Rabitz, 23, has the big dog parked in the driveway at the Los Gatos home of her parents, Gladie and Arthur Rabitz, where there's a big backyard barbecue featuring the eponymous meat products. It's one stop on an improbable odyssey that's taken Rabitz and three other "Hotdoggers" across 22 states in the past year.

Rabitz, who earned her degree in business marketing from the University of Colorado-Boulder last year, got the job after she was picked as one of 30 grads out of 2,000 for one of six Wienermobile teams that crisscrossed the country last summer.

Together, they auditioned more than 40,000 kids for the wiener jingle and the bologna song, and handed out thousands of wiener whistles and toy Wienermobiles. After that, the company kept her on for a whole year on one of three teams promoting a Second Harvest food drive in 200 cities.

From California to Florida, from Wisconsin to Louisiana, the team covered 50,000 miles, driving through rain, sleet, snow, wind, and one of the hottest summers on record in Texas. But it wasn't always fun: the 27-foot, 10,000 pound wiener doesn't have air conditioning, and it did break down a few times.

But everywhere they went, people waved and smiled, and even told stories about seeing older Wienermobiles when they were kids.

"You really notice when everyone's honking and waving," Rabitz says. "So now, when I get in a regular car, I still want to honk and wave. Then I realize I'm way too used to it." So much so, in fact, she's even had dreams about driving it.

"The best part is the reaction you get," she says. "You could be in the worst mood when you start driving, and then you wave to five people and you're having a great day again."

On a typical day, the team is up at 7 or 8 a.m., then out on the road to either an all-day event like a fair, festival or sporting event or two events at stores or shopping centers.

After that, they still have to find dinner and a motel, then take care of the paperwork.
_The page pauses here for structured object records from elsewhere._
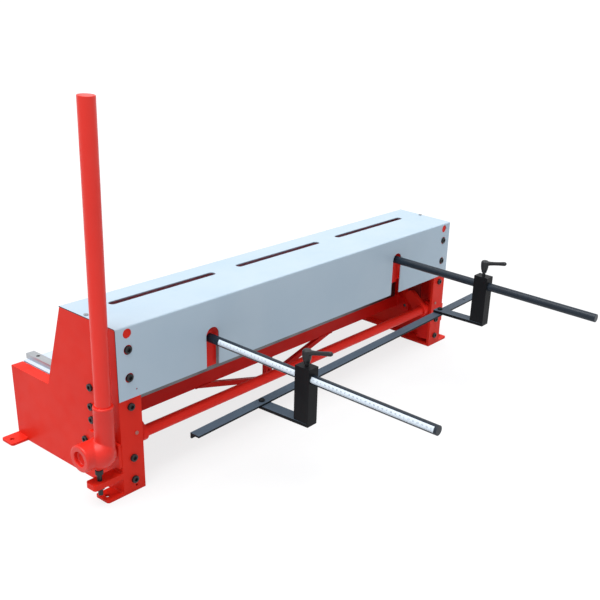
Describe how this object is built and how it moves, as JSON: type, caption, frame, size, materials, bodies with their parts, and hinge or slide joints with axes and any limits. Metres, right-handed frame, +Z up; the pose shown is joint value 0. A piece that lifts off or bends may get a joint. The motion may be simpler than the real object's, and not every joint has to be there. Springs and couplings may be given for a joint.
{
  "type": "guillotine_shear",
  "caption": "Hand lever guillotine shear for sheet metal, bench model: two side frames, raked upper blade on a lever driven beam, sheet cover, back gauge on two rods.",
  "frame": {"origin": "on the floor, at the centre of the four foot bolt holes", "axes": "+X along the cut toward the lever side, +Y away from the operator toward the back gauge, +Z up"},
  "size_m": [1.272, 0.966, 0.8044],
  "materials": {
    "red_paint": "satin",
    "dark_red_paint": "satin",
    "grey_paint": "satin",
    "table_grey": "satin",
    "tool_steel": "ground",
    "ground_steel": "ground",
    "blued_steel": "blued",
    "black_oxide": "black oxide",
    "zinc": "zinc plated",
    "white_scale": "white enamel",
    "black_plastic": "moulded"
  },
  "bodies": {
    "frame": {"side_frame_near": "red_paint", "side_frame_far": "red_paint", "bed_beam": "dark_red_paint", "bed_truss": "dark_red_paint", "front_rail": "dark_red_paint", "table_plate": "table_grey", "lower_blade": "tool_steel", "lower_blade_screws": "black_oxide", "squaring_bar": "ground_steel", "squaring_bar_screws": "black_oxide", "cover": "grey_paint", "cover_screws": "zinc", "guide_block_near": "dark_red_paint", "guide_block_far": "dark_red_paint", "bearing_block_near": "dark_red_paint", "bearing_block_far": "dark_red_paint", "bush_near": "red_paint", "bush_far": "red_paint", "flange_bolts": "black_oxide", "side_bolts": "black_oxide", "oil_plugs": "zinc", "stop_screw": "black_oxide", "stop_nut": "black_oxide"},
    "blade_slide": {"blade_beam": "red_paint", "upper_blade": "tool_steel", "upper_blade_screws": "black_oxide", "rod_near": "blued_steel", "rod_far": "blued_steel", "rod_nuts": "black_oxide", "scale_strip": "white_scale", "link_top_pins": "ground_steel"},
    "lever_shaft": {"torsion_shaft": "red_paint", "crank_near": "red_paint", "crank_far": "red_paint", "shaft_collar": "red_paint", "lever_hub": "red_paint", "lever_tube": "red_paint", "lever_plug": "dark_red_paint"},
    "link_a": {"link_near": "ground_steel"},
    "link_b": {"link_far": "ground_steel"},
    "back_gauge": {"gauge_block_near": "black_oxide", "gauge_block_far": "black_oxide", "gauge_arm_near": "blued_steel", "gauge_arm_far": "blued_steel", "stop_bar": "blued_steel", "stop_bar_screws": "black_oxide"},
    "clamp_a": {"clamp_lever_near": "black_plastic", "clamp_stud_near": "zinc"},
    "clamp_b": {"clamp_lever_far": "black_plastic", "clamp_stud_far": "zinc"}
  },
  "joints": [
    {"name": "lever_swing", "type": "hinge", "parent": "frame", "child": "lever_shaft", "pos_m": [0.6, 0.164, 0.112], "axis": [1, 0, 0], "range_deg": [0, 84]},
    {"name": "beam_travel", "type": "slide", "parent": "frame", "child": "blade_slide", "axis": [0, 0, -1], "range_m": [0, 0.0669]},
    {"name": "link_a_swing", "type": "hinge", "parent": "lever_shaft", "child": "link_a", "pos_m": [0.519, 0.12684, 0.14546], "axis": [1, 0, 0], "range_deg": [-84, 0]},
    {"name": "link_b_swing", "type": "hinge", "parent": "lever_shaft", "child": "link_b", "pos_m": [-0.519, 0.12684, 0.14546], "axis": [1, 0, 0], "range_deg": [-84, 0]},
    {"name": "gauge_travel", "type": "slide", "parent": "blade_slide", "child": "back_gauge", "axis": [0, 1, 0], "range_m": [-0.14, 0.285]},
    {"name": "clamp_a_turn", "type": "hinge", "parent": "back_gauge", "child": "clamp_a", "pos_m": [0.329, 0.458, 0.32], "axis": [0, 0, 1], "range_deg": [-90, 90]},
    {"name": "clamp_b_turn", "type": "hinge", "parent": "back_gauge", "child": "clamp_b", "pos_m": [-0.329, 0.458, 0.35], "axis": [0, 0, 1], "range_deg": [-90, 90]}
  ],
  "couplings": [
    {"joint": "beam_travel", "follows": "lever_swing", "m_per_rad": 0.045632},
    {"joint": "link_a_swing", "follows": "lever_swing", "ratio": -1},
    {"joint": "link_b_swing", "follows": "lever_swing", "ratio": -1}
  ]
}
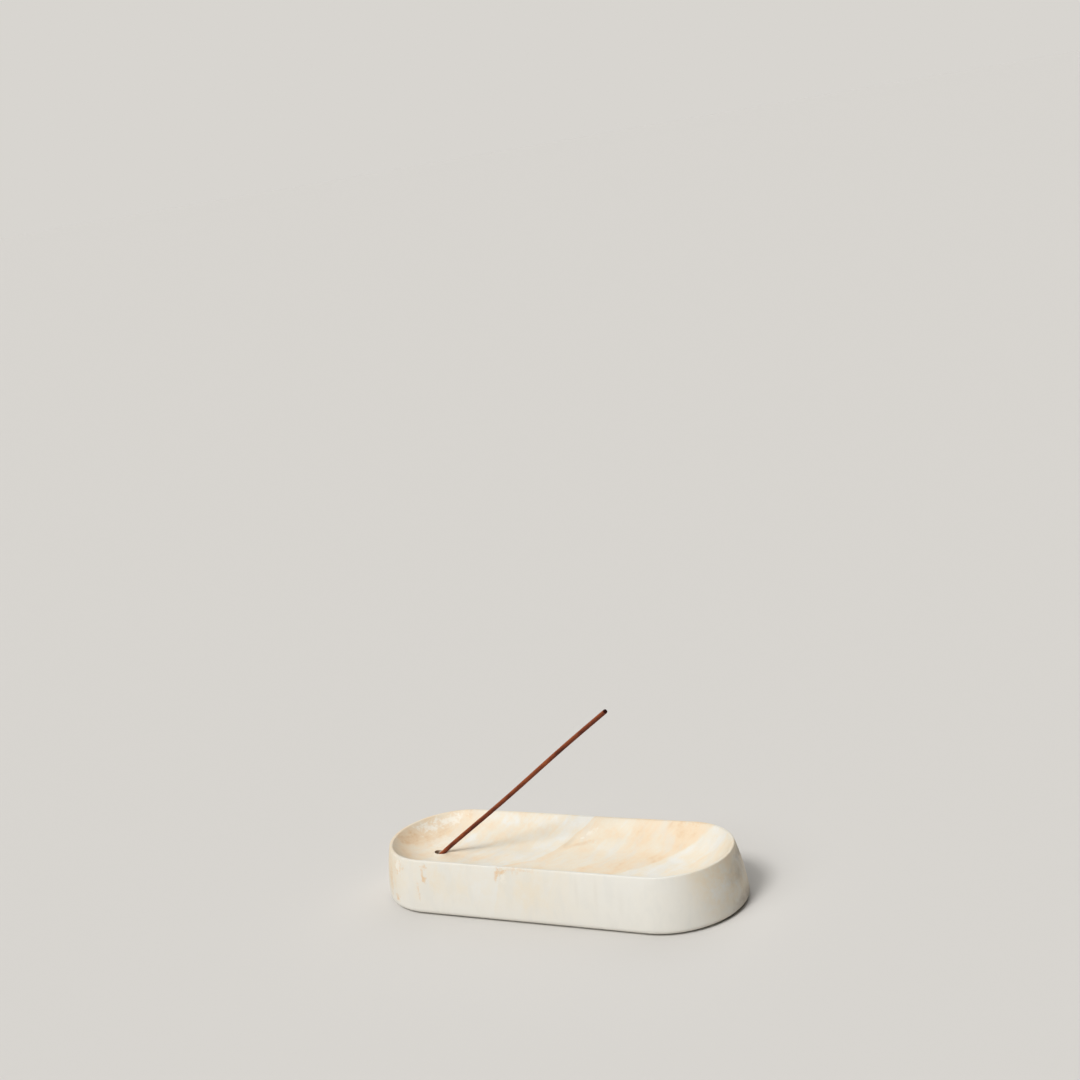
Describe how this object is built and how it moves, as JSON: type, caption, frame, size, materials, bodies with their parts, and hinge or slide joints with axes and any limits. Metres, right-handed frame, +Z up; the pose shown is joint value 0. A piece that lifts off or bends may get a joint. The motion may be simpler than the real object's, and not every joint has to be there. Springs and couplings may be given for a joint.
{
  "type": "incense burner",
  "caption": "Long round-ended cast tray with a shallow ash dish and a slanted socket that holds a leaning incense stick.",
  "frame": {"origin": "middle of the footprint, on the surface that the feet stand on", "axes": "+X along the tray, from the socket end to the far end; +Y across it, to the rear; +Z up"},
  "size_m": [0.17, 0.0608, 0.0856],
  "materials": {
    "marbled_cast_tray": "matte, marbled cream and peach",
    "incense_paste": "matte, pressed powder",
    "char": "matte, burnt",
    "foot_pad": "satin, milky silicone"
  },
  "bodies": {
    "tray": {"tray_body": "marbled_cast_tray", "foot_front_left": "foot_pad", "foot_front_right": "foot_pad", "foot_rear_left": "foot_pad", "foot_rear_right": "foot_pad"},
    "stick": {"incense_stick": "incense_paste", "charred_tip": "char"}
  },
  "joints": [
    {"name": "stick_lift", "type": "slide", "parent": "tray", "child": "stick", "axis": [0.808, 0, 0.5892], "range_m": [0, 0.02]}
  ]
}
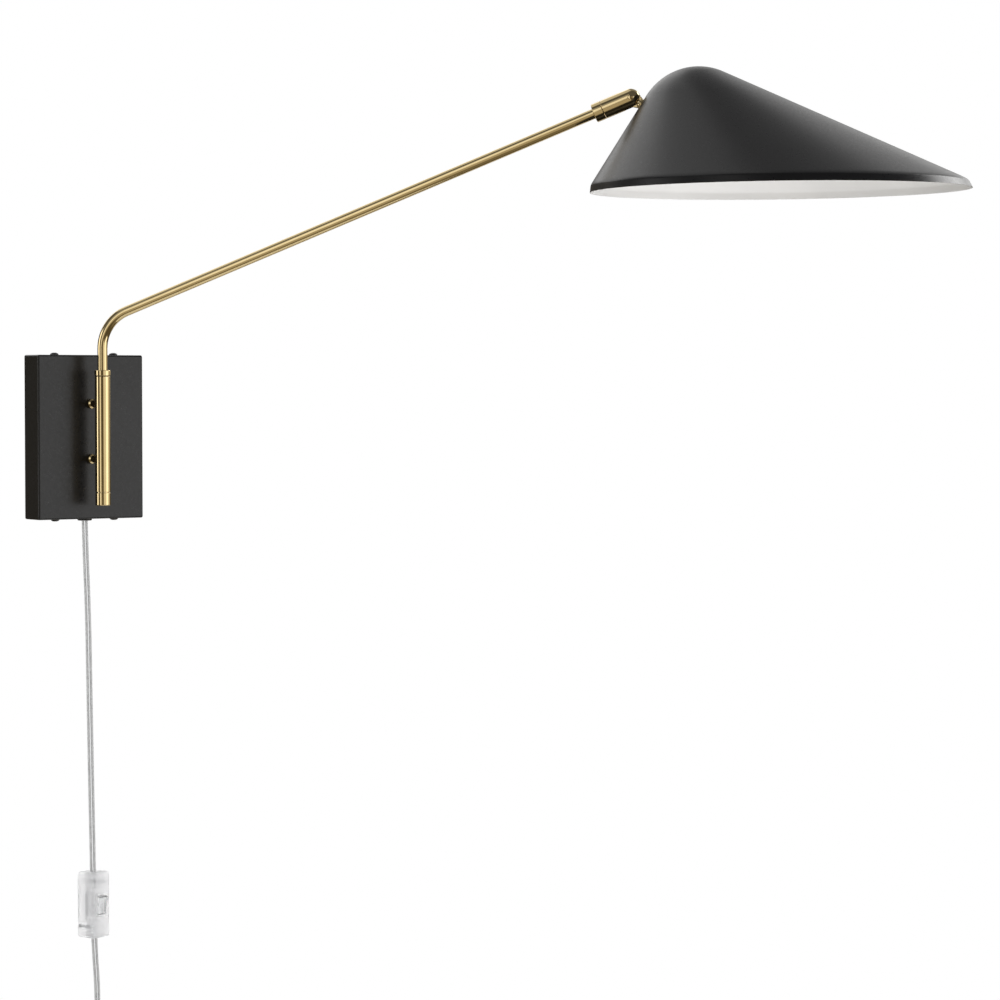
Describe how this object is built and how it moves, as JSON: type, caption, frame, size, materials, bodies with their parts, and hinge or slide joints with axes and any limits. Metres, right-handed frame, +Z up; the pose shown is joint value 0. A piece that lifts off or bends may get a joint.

To stay in touch with corporate headquarters in Wisconsin, each Wienermobile team is outfitted with a pager and cell phone, plus a laptop with a modem for filing status reports from the road.

When the internship ends in June, Rabitz isn't sure what's next for her, but she is certain that the experience changed her life. "The job just opened my eyes to so many different kinds of people and places," she says.

One thing she did learn is that she wants to keep traveling--and that's the first thing she'll do, starting with a seven-week trip to Australia this summer.

After that, Rabitz plans to start looking for a marketing job--hopefully sports marketing, she says--but whatever it is, Rabitz wants something where she's in the business world but not something "too corporate America-serious."